The Chinese, who hold trillions of dollars and Treasury bonds in their reserves, responded by also expressing concern about US debt and deficits. Aware of the threat that rising price inflation the government has recommended that Chinese people start buying gold with their savings. Purchases have quadrupled on last year’s volumes.
And in a most significant US move, one that many observers believe also had an impact on the latest price spike, the $19.9 billion dollar University of Texas Investment Management Fund – the second largest endowment fund after Harvards’ – has spent nearly a billion paper dollars to buy 6,643 bars of 24 carat gold bars. Not much of a vote of confidence is the greenback.
When the price of gold hits $1,505.34 an ounce (or €1,032.74) and silver, $46.16 an ounce (or €31.66) as it did when I wrote this article, you can be certain that investors will take profits and the prices will fall back. (Summer is often the ‘low’ price season.) Since silver has an industrial utility it has a tendency for bigger peaks and falls. Some people will look forward to those dips as a buying opportunity.
I have been writing about gold’s steady climb in this column for the last seven years. It cost about $550 dollars an ounce back then. Silver, about $7. The physical metals haven’t changed at all since then, except perhaps that with each year they become a little bit more rare and costly to extract. What has changed, is the amount of additional dollar bills (and pound notes, euro, yen, yuan, etc) that central banks have printed out of thin air. It isn’t so much that the lumps of gold have become more valuable…but rather that the world’s paper money has become increasingly worthless.

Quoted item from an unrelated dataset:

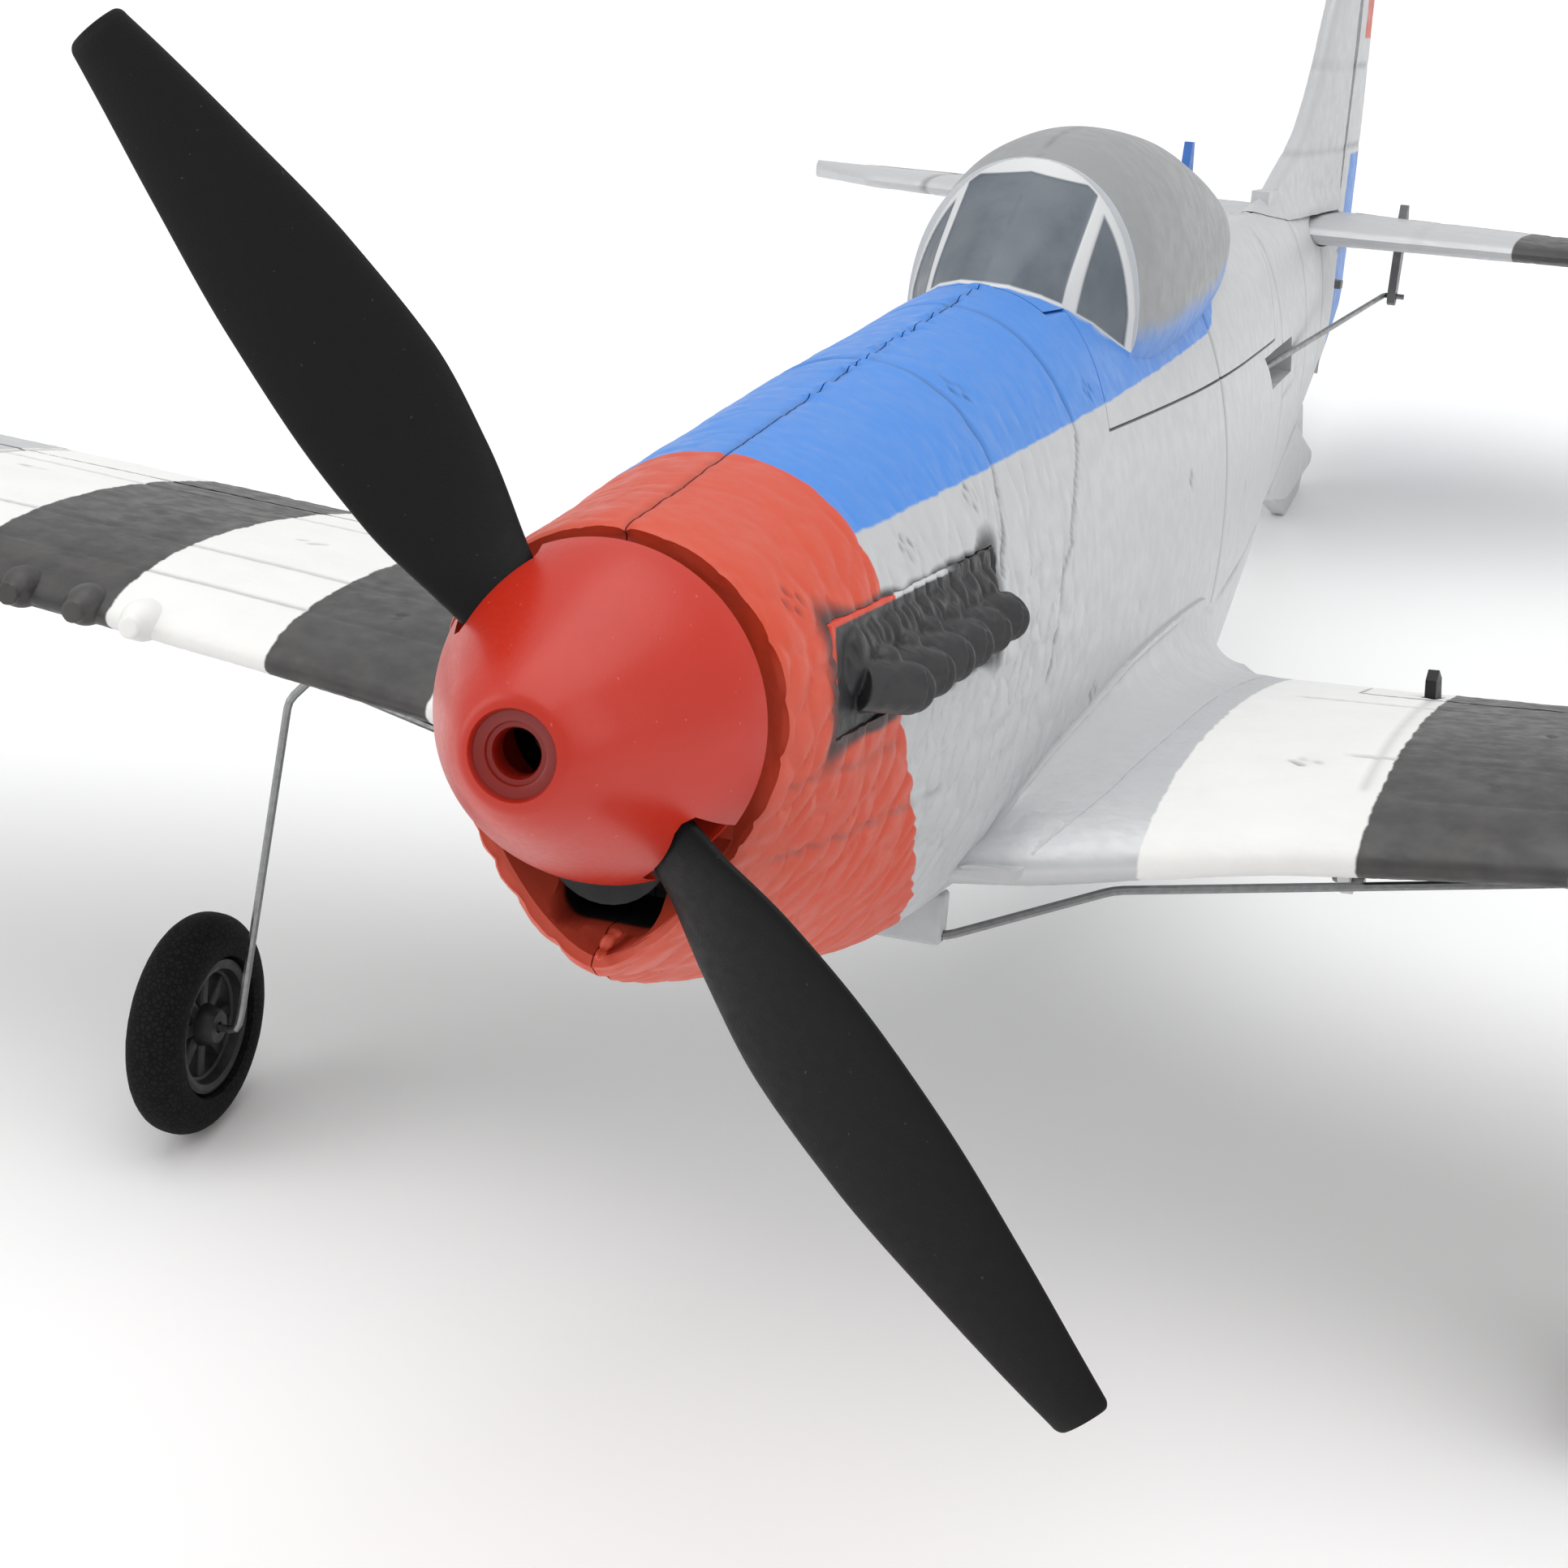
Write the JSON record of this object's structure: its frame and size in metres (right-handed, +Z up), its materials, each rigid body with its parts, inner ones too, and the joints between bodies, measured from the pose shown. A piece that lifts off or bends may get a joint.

Gold has always been considered a store of value and until the First World War was even an acceptable method of exchange. Until 1933 in the United States, every 20 dollar bill could be exchanged for an ounce of pure gold. After the Second World War, only countries could exchange their dollars for gold. After August 1971, the United States, already spending more than it was earning, went off the modified gold standard entirely and substituted the US dollar as the world’s reserve currency.
Since then, politicians – everywhere – have been spending beyond all their people’s means because they were no longer obliged to limit their spending and the volume of currency they issued against their reserves of gold and silver.
So vast is national debt, that governments can only issue more debt and print more paper currency. It is why global retail price inflation is such a risk.
Gold is not cheap anymore, not like it was back in 2005. But nor is it in a bubble.
How many family members or friends do you know who have bought gold or silver coins or bullion? (Or exchanged their euro for Perth Mint certificates – gold held in Australia, see Goldcore.com).
The price will go up and down. But when everyone is buying gold (and not selling their scrap gold!) and every other story in the media is about gold and every dinner party is chatting about it – just like we did about property during the boom – that’s when gold will be in a bubble.